Healthcare Workers Express Concern As Coronavirus Cases Rise
Last week, a patient with coronavirus-like symptoms showed up at the Parkview Community Medical Center in Riverside, interacting with at least 10 caregivers. However, the workers didn’t have the proper safety equipment, said John Richardson, a pathology assistant who was briefly quarantined.
“Workers were allowed to come in contact for too many hours without wearing proper safety equipment, and as a result a large number of workers had to be sent home, putting us and our families at risk,” he said in a statement.
Richardson ultimately returned to work after it was determined he hadn’t been exposed.
He and other members of SEIU United Healthcare Workers West have called on hospitals to take action to protect staff from the dangers posed by the virus.
“That kind of chaos can really contribute to the spread of the virus,” said SEIU spokesman Sean Wherley told LAist.

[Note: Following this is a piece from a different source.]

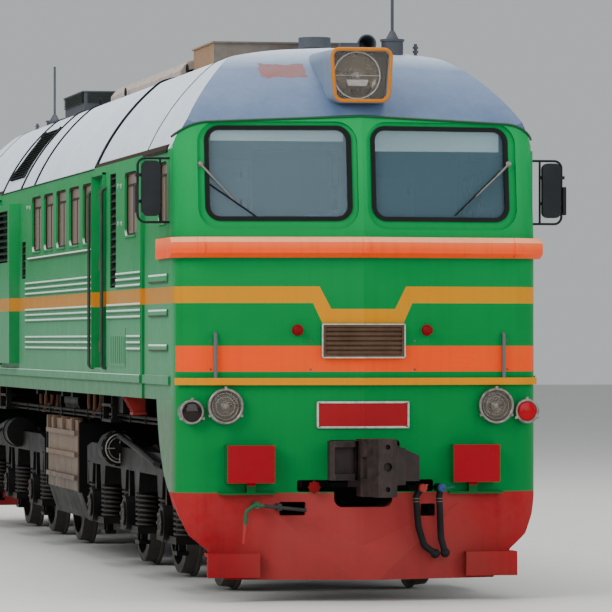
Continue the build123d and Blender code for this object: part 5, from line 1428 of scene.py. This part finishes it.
# stage: pale floor, soft light, camera at the photo's angle
stage = {
    "floorHalf": 160, "floor": ("c9c8c4", "d3d2ce"), "air": "e8edf0", "airStrength": 0.6,
    "eye": (-6.905, -42.4, 2.053), "yaw": 10.66, "pitch": 0.4536, "lens": 260.06, "sensor": 36.0,
    # place, target, size, power
    "key": ((-30, -22, 24), (0, -4, 2), 22, 10500), "front": ((4, -46, 12), (0, -8, 2), 20, 3800),
    "fill": ((26, -24, 14), (0, -6, 2), 20, 3000), "top": ((0, 2, 26), (0, 2, 2), 24, 8000),
}


def addHolder(name, data, place=(0, 0, 0), turn=(0, 0, 0)):
    holder = bpy.data.objects.new(name, data)
    holder.location, holder.rotation_euler = place, turn
    bpy.context.scene.collection.objects.link(holder)
    return holder


half = stage["floorHalf"]
floorMesh = bpy.data.meshes.new("floor")
corners = [(-half, -half, 0), (half, -half, 0), (half, half, 0), (-half, half, 0)]
floorMesh.from_pydata(corners, [], [(0, 1, 2, 3)])
add, shader, floorSpot, at, facing = newMaterial("studioFloorPainted")
grain = add("TexNoise", {"Vector": floorSpot, "Scale": 3.0, "Detail": 6.0})
setInputs(shader, {"Base Color": add("MixRGB", grain, *stage["floor"]), "Roughness": 0.75})
floorMesh.materials.append(finishes["studioFloorPainted"])
addHolder("floor", floorMesh)

world = bpy.data.worlds.new("studioAir")
bpy.context.scene.world = world
world.use_nodes = True
setInputs(world.node_tree.nodes["Background"], {0: stage["air"], 1: stage["airStrength"]})

for name in ("key", "front", "fill", "top"):
    place, target, size, power = stage[name]
    lamp = bpy.data.lights.new(name, "AREA")
    lamp.size, lamp.energy = size, power
    aim = (Vector(target) - Vector(place)).to_track_quat("-Z", "Y")
    addHolder(name, lamp, place, aim.to_euler())

eye = bpy.data.cameras.new("eye")
eye.lens, eye.sensor_width, eye.clip_end = stage["lens"], stage["sensor"], 600
turn = (math.radians(90 + stage["pitch"]), 0, math.radians(-stage["yaw"]))
bpy.context.scene.camera = addHolder("eye", eye, stage["eye"], turn)
print("stage set")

He added that if large numbers of healthcare workers have to stay home, that will put a tremendous strain on hospitals.
The issues go far beyond Southern California. This week, a survey of more than 6,500 nurses in 48 states showed widespread concern over the lack of preparation, communication and equipment.
Less than half of respondents reported that their employer had provided information about the virus and how to respond to possible cases. Just 29 percent were aware of plans to isolate patients with a possible coronavirus case in their facility.
The shortage of testing has also caused problems.
One Northern California nurse said in a statement that she started getting sick after caring for a patient with coronavirus. She said the CDC had made it difficult for her to get a test. “I am appalled at the level of bureaucracy that’s preventing nurses from getting tested,” she wrote.